RE: test_decoding assertion failure for the loss of top-sub transaction relationship - Mailing list pgsql-hackers

From kuroda.hayato@fujitsu.com
Subject RE: test_decoding assertion failure for the loss of top-sub transaction relationship
Date
Msg-id TYAPR01MB58660803BCAA7849C8584AA4F57E9@TYAPR01MB5866.jpnprd01.prod.outlook.com
Whole thread Raw
In response to RE: test_decoding assertion failure for the loss of top-sub transaction relationship  ("kuroda.hayato@fujitsu.com" <kuroda.hayato@fujitsu.com>)
Responses RE: test_decoding assertion failure for the loss of top-sub transaction relationship
Re: test_decoding assertion failure for the loss of top-sub transaction relationship
List pgsql-hackers
Dear hackers,

> I agreed both that DEBUG2 messages are still useful but we should not
> change the condition for output. So I prefer the idea suggested by Amit.

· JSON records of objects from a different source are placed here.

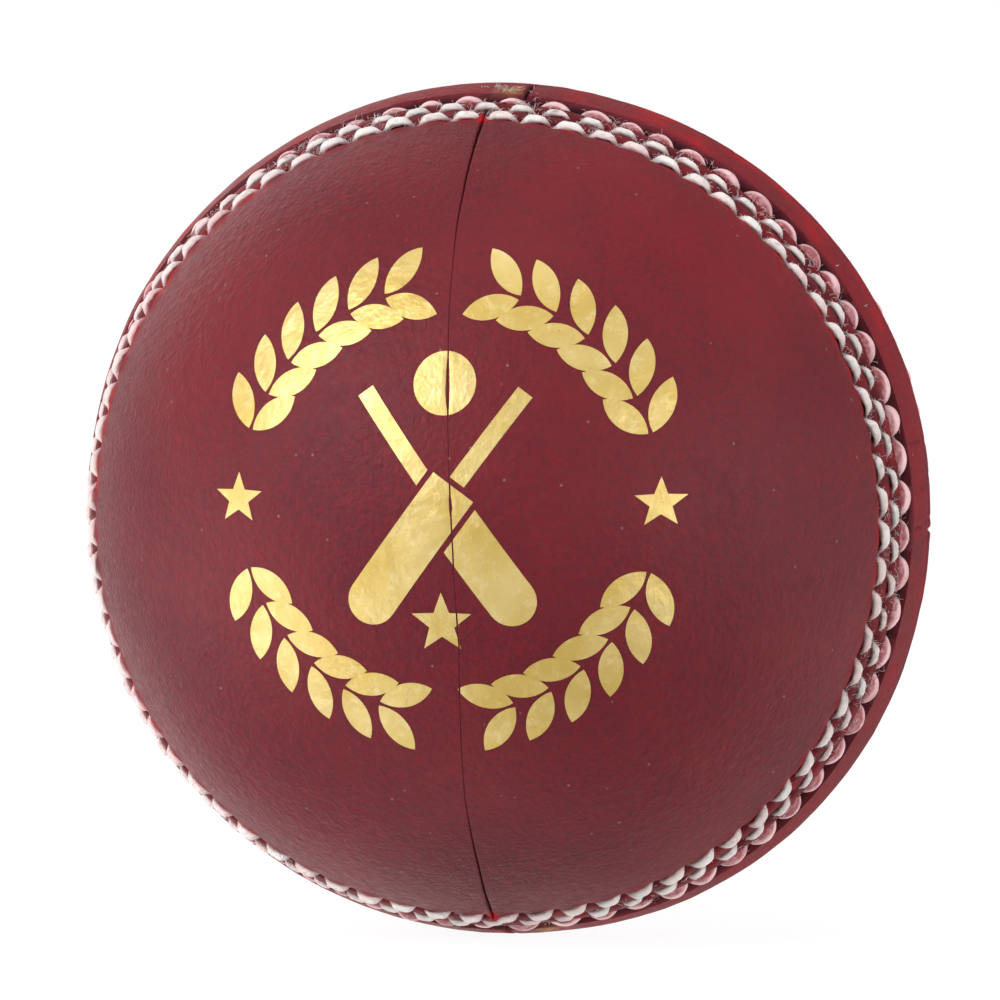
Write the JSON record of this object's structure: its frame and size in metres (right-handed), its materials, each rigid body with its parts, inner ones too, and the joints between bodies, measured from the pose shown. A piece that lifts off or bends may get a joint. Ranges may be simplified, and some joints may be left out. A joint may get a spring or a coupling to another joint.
{
  "type": "cricket ball",
  "caption": "Hard leather ball with a raised stitched seam around its middle, thrown, bowled and struck in cricket.",
  "frame": {"origin": "centre of the ball", "axes": "+Y along the seam's axis, with the stamped half towards -Y, and +Z along the stamped half's joint"},
  "size_m": [0.0726, 0.0719, 0.0726],
  "materials": {
    "nucleus": "moulded cork and rubber, matte",
    "yarn": "wound wool yarn",
    "cork": "raw cork strips",
    "cover_leather": "waxed red, with a soft gloss",
    "machine_thread": "white linen thread",
    "primary_thread": "thick waxed linen thread, stained pink",
    "quarter_thread": "fine linen thread",
    "foil": "pressed gold foil"
  },
  "bodies": {
    "root": {"core_nucleus": "nucleus", "inner_yarn_winding": "yarn", "inner_cork_strips": "cork", "middle_yarn_winding": "yarn", "outer_cork_strips": "cork", "outer_yarn_winding": "yarn", "front_left_leather": "cover_leather", "front_right_leather": "cover_leather", "back_upper_leather": "cover_leather", "back_lower_leather": "cover_leather", "front_quarter_seam_thread": "quarter_thread", "back_quarter_seam_thread": "quarter_thread", "primary_seam_thread": "primary_thread", "front_outer_row_thread": "machine_thread", "front_outer_row_bobbin": "machine_thread", "front_middle_row_thread": "machine_thread", "front_middle_row_bobbin": "machine_thread", "back_middle_row_thread": "machine_thread", "back_middle_row_bobbin": "machine_thread", "back_outer_row_thread": "machine_thread", "back_outer_row_bobbin": "machine_thread", "gold_foil_stamp": "foil"}
  },
  "joints": []
}
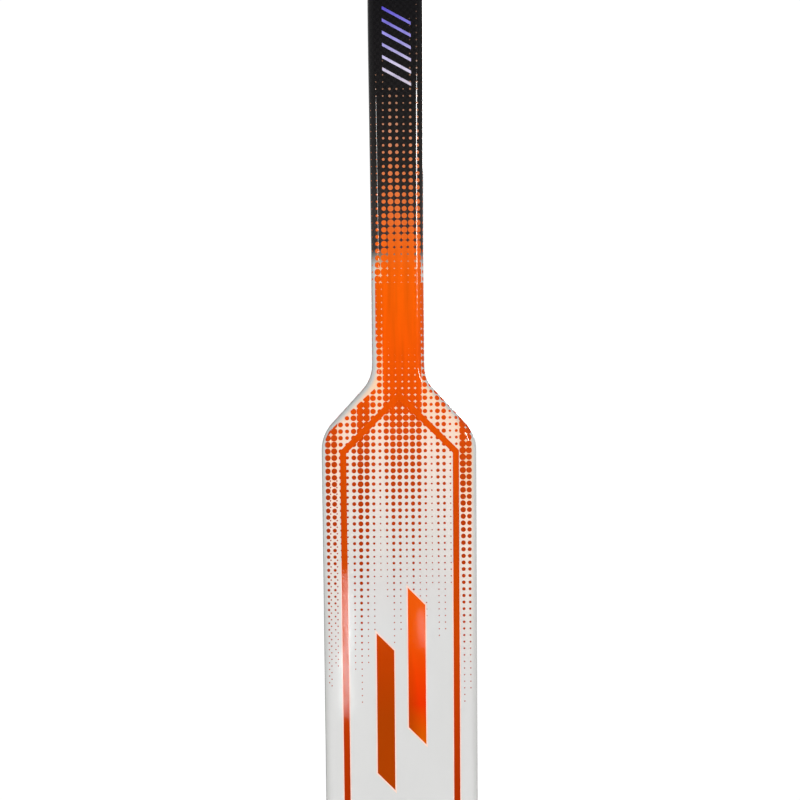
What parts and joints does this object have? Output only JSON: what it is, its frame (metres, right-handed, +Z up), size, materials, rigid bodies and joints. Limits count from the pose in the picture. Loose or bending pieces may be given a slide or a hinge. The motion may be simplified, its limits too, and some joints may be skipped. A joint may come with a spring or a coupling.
{
  "type": "goalkeeper ice hockey stick",
  "caption": "Goalkeeper's ice hockey stick: hollow rectangular shaft, wide foam-cored paddle and curved blade.",
  "frame": {"origin": "the shaft's centre line at the neck, where the shaft starts to widen into the paddle and the upper hand rests", "axes": "+Z up along the shaft to the butt end, -Y out of the front (forehand) face, +X towards the toe of the blade"},
  "size_m": [0.3784, 0.0277, 1.635],
  "materials": {
    "shaft_laminate": "gloss",
    "painted_laminate": "gloss",
    "print_orange": "gloss",
    "foil": "polished",
    "plug_rubber": "matte",
    "core_laminate": "satin",
    "filler": "matte",
    "foam": "matte"
  },
  "bodies": {
    "root": {"shaft_tube": "shaft_laminate", "butt_plug": "plug_rubber", "neck_spigot": "core_laminate", "shoulder_insert_left": "filler", "shoulder_insert_right": "filler", "paddle_front_skin": "painted_laminate", "paddle_back_skin": "painted_laminate", "paddle_rail_left": "core_laminate", "paddle_rail_right": "core_laminate", "paddle_rib_left": "core_laminate", "paddle_rib_right": "core_laminate", "paddle_foam_left": "foam", "paddle_foam_centre": "foam", "paddle_foam_right": "foam", "heel_block": "filler", "blade_front_skin": "painted_laminate", "blade_back_skin": "painted_laminate", "blade_rib_upper": "core_laminate", "blade_rib_lower": "core_laminate", "blade_foam_upper": "foam", "blade_foam_middle": "foam", "blade_foam_lower": "foam", "toe_insert": "filler"}
  },
  "joints": []
}
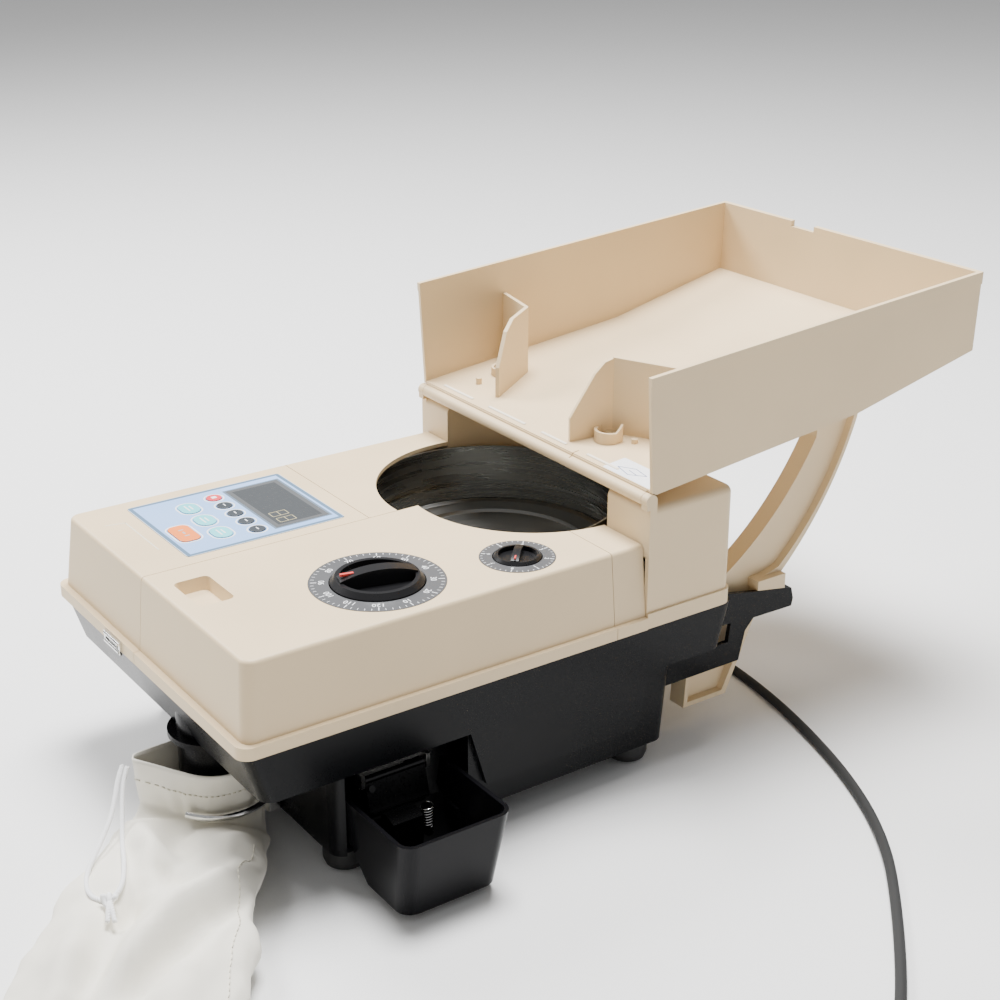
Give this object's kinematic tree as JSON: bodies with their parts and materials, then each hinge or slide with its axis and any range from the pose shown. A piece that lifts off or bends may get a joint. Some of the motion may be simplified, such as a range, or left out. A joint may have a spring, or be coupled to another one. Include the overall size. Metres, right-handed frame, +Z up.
{
  "type": "coin sorting machine",
  "caption": "Bench-top coin sorting machine with a tilting hopper tray, round steel feed bowl, key panel, two setting dials, reject cup and cloth coin bag.",
  "frame": {"origin": "on the bench, midway between the four rubber feet", "axes": "+X to the operator's right, +Y to the back under the tray, +Z up"},
  "size_m": [0.6265, 0.7156, 0.2685],
  "materials": {
    "cream_casing": "fine satin moulded ABS, cream beige",
    "black_casing": "fine textured black moulded plastic",
    "black_gloss": "glossy black moulded plastic",
    "black_plastic": "satin black plastic",
    "zinc_steel": "zinc plated steel",
    "brushed_steel": "spun stainless steel",
    "disc_steel": "turned and worn steel",
    "bright_chrome": "polished chrome plate",
    "cast_aluminium": "cast and machined",
    "motor_paint": "dark enamel",
    "foot_rubber": "black rubber",
    "belt_rubber": "black belt rubber",
    "panel_film": "printed pale lavender-blue film",
    "smoked_window": "smoked acrylic",
    "circuit_board": "green circuit board",
    "key_red": "red key",
    "key_dark": "dark grey key",
    "key_cyan": "pale cyan key",
    "key_orange": "orange key",
    "dial_ring": "dark grey printed scale ring",
    "canvas": "unbleached cotton canvas",
    "white_string": "braided white cord",
    "cord_black": "black flexible PVC"
  },
  "bodies": {
    "machine": {"arm_guides": "black_casing", "bag_clamp": "bright_chrome", "bag_drawstring": "white_string", "base_chassis": "black_casing", "base_plate": "zinc_steel", "coin_bag": "canvas", "coin_spout": "black_plastic", "coin_track": "brushed_steel", "control_panel": "panel_film", "cord_coil": "cord_black", "cord_gland": "cord_black", "dial_plates": "dial_ring", "dial_switches": "black_plastic", "display_window": "smoked_window", "drive_belt": "belt_rubber", "flap_bracket": "zinc_steel", "front_latch": "bright_chrome", "hinge_rod": "zinc_steel", "hopper_bowl": "brushed_steel", "key_board": "circuit_board", "left_cover": "cream_casing", "left_rear_cover": "cream_casing", "main_board": "circuit_board", "mechanism_plate": "cast_aluminium", "motor": "motor_paint", "plug": "cord_black", "power_cord": "cord_black", "power_supply": "zinc_steel", "rear_column": "cream_casing", "reject_chute": "zinc_steel", "right_cover": "cream_casing", "right_rear_strip": "cream_casing", "rubber_feet": "foot_rubber", "string_knot": "white_string", "transport_belt": "belt_rubber"},
    "tray": {"hopper_tray": "cream_casing", "tray_guide_right": "cream_casing", "tray_guide_left": "cream_casing", "tray_screws": "bright_chrome", "tray_arms": "cream_casing"},
    "feed": {"feed_disc": "disc_steel", "disc_shaft": "zinc_steel", "disc_pulley": "cast_aluminium"},
    "motor_rotor": {"motor_pulley": "cast_aluminium"},
    "front_belt_roller": {"front_roller": "zinc_steel"},
    "rear_belt_roller": {"rear_roller": "zinc_steel"},
    "diameter_setting": {"diameter_knob": "black_gloss"},
    "thickness_setting": {"thickness_knob": "black_gloss"},
    "cup": {"reject_cup": "black_gloss", "cup_catch": "black_plastic"},
    "flap": {"reject_flap": "bright_chrome"},
    "batch_button_1_body": {"batch_button_1": "key_dark"},
    "batch_button_2_body": {"batch_button_2": "key_dark"},
    "batch_button_3_body": {"batch_button_3": "key_dark"},
    "batch_button_4_body": {"batch_button_4": "key_dark"},
    "mode_button_1_body": {"mode_button_1": "key_cyan"},
    "mode_button_2_body": {"mode_button_2": "key_cyan"},
    "mode_button_3_body": {"mode_button_3": "key_cyan"},
    "start_button_body": {"start_button": "key_orange"},
    "stop_button_body": {"stop_button": "key_red"}
  },
  "joints": [
    {"name": "hopper_tilt", "type": "hinge", "parent": "machine", "child": "tray", "pos_m": [0, 0.096, 0.1753], "axis": [1, 0, 0], "range_deg": [0, 12]},
    {"name": "disc_spin", "type": "hinge", "parent": "machine", "child": "feed", "pos_m": [-0.007, 0.073, 0.08], "axis": [0, 0, 1], "continuous": true},
    {"name": "motor_spin", "type": "hinge", "parent": "machine", "child": "motor_rotor", "pos_m": [-0.007, -0.022, 0.06], "axis": [0, 0, 1], "continuous": true},
    {"name": "front_roller_spin", "type": "hinge", "parent": "machine", "child": "front_belt_roller", "pos_m": [0.028, -0.112, 0.114], "axis": [1, 0, 0], "continuous": true},
    {"name": "rear_roller_spin", "type": "hinge", "parent": "machine", "child": "rear_belt_roller", "pos_m": [0.028, -0.024, 0.114], "axis": [1, 0, 0], "continuous": true},
    {"name": "diameter_turn", "type": "hinge", "parent": "machine", "child": "diameter_setting", "pos_m": [0.0699, -0.0552, 0.147], "axis": [0, 0, 1], "range_deg": [-135, 135]},
    {"name": "thickness_turn", "type": "hinge", "parent": "machine", "child": "thickness_setting", "pos_m": [0.087, 0.0265, 0.147], "axis": [0, 0, 1], "range_deg": [-120, 120]},
    {"name": "cup_pull", "type": "slide", "parent": "machine", "child": "cup", "axis": [1, 0, 0], "range_m": [0, 0.09]},
    {"name": "flap_swing", "type": "hinge", "parent": "machine", "child": "flap", "pos_m": [0.106, -0.07, 0.05], "axis": [0, -1, 0], "range_deg": [0, 35]},
    {"name": "batch_button_1_press", "type": "slide", "parent": "machine", "child": "batch_button_1_body", "axis": [0, 0, -1], "range_m": [0, 0.0005], "stiffness_N_per_m": 400, "springref_m": -0.0003},
    {"name": "batch_button_2_press", "type": "slide", "parent": "machine", "child": "batch_button_2_body", "axis": [0, 0, -1], "range_m": [0, 0.0005], "stiffness_N_per_m": 400, "springref_m": -0.0003},
    {"name": "batch_button_3_press", "type": "slide", "parent": "machine", "child": "batch_button_3_body", "axis": [0, 0, -1], "range_m": [0, 0.0005], "stiffness_N_per_m": 400, "springref_m": -0.0003},
    {"name": "batch_button_4_press", "type": "slide", "parent": "machine", "child": "batch_button_4_body", "axis": [0, 0, -1], "range_m": [0, 0.0005], "stiffness_N_per_m": 400, "springref_m": -0.0003},
    {"name": "mode_button_1_press", "type": "slide", "parent": "machine", "child": "mode_button_1_body", "axis": [0, 0, -1], "range_m": [0, 0.0005], "stiffness_N_per_m": 400, "springref_m": -0.0003},
    {"name": "mode_button_2_press", "type": "slide", "parent": "machine", "child": "mode_button_2_body", "axis": [0, 0, -1], "range_m": [0, 0.0005], "stiffness_N_per_m": 400, "springref_m": -0.0003},
    {"name": "mode_button_3_press", "type": "slide", "parent": "machine", "child": "mode_button_3_body", "axis": [0, 0, -1], "range_m": [0, 0.0005], "stiffness_N_per_m": 400, "springref_m": -0.0003},
    {"name": "start_button_press", "type": "slide", "parent": "machine", "child": "start_button_body", "axis": [0, 0, -1], "range_m": [0, 0.0005], "stiffness_N_per_m": 400, "springref_m": -0.0003},
    {"name": "stop_button_press", "type": "slide", "parent": "machine", "child": "stop_button_body", "axis": [0, 0, -1], "range_m": [0, 0.0005], "stiffness_N_per_m": 400, "springref_m": -0.0003}
  ],
  "couplings": [
    {"joint": "motor_spin", "follows": "disc_spin", "ratio": 2.6667},
    {"joint": "front_roller_spin", "follows": "disc_spin", "ratio": -4},
    {"joint": "rear_roller_spin", "follows": "disc_spin", "ratio": -4}
  ]
}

PSA newer patch, which contains the fix and test.

> > I have not verified but I think we need to backpatch this till 14
> > because prior to that in DecodeCommit, we use to set the top-level txn
> > as having catalog changes based on the if there are invalidation
> > messages in the commit record. So, in the current scenario shared by
> > Osumi-San, before SnapBuildCommitTxn(), the top-level txn will be
> > marked as having catalog changes.
> 
> I and Osumi-san are now investigating that, so please wait further reports and
> patches.

We investigated it about older versions, and in some versions *another stack-trace* has been found.


About PG10-13, indeed, the failure was not occurred.
In these versions transactions are regarded as
that have catalog changes when the commit record has XACT_XINFO_HAS_INVALS flag.
This flag will be set if the transaction has invalidation messages.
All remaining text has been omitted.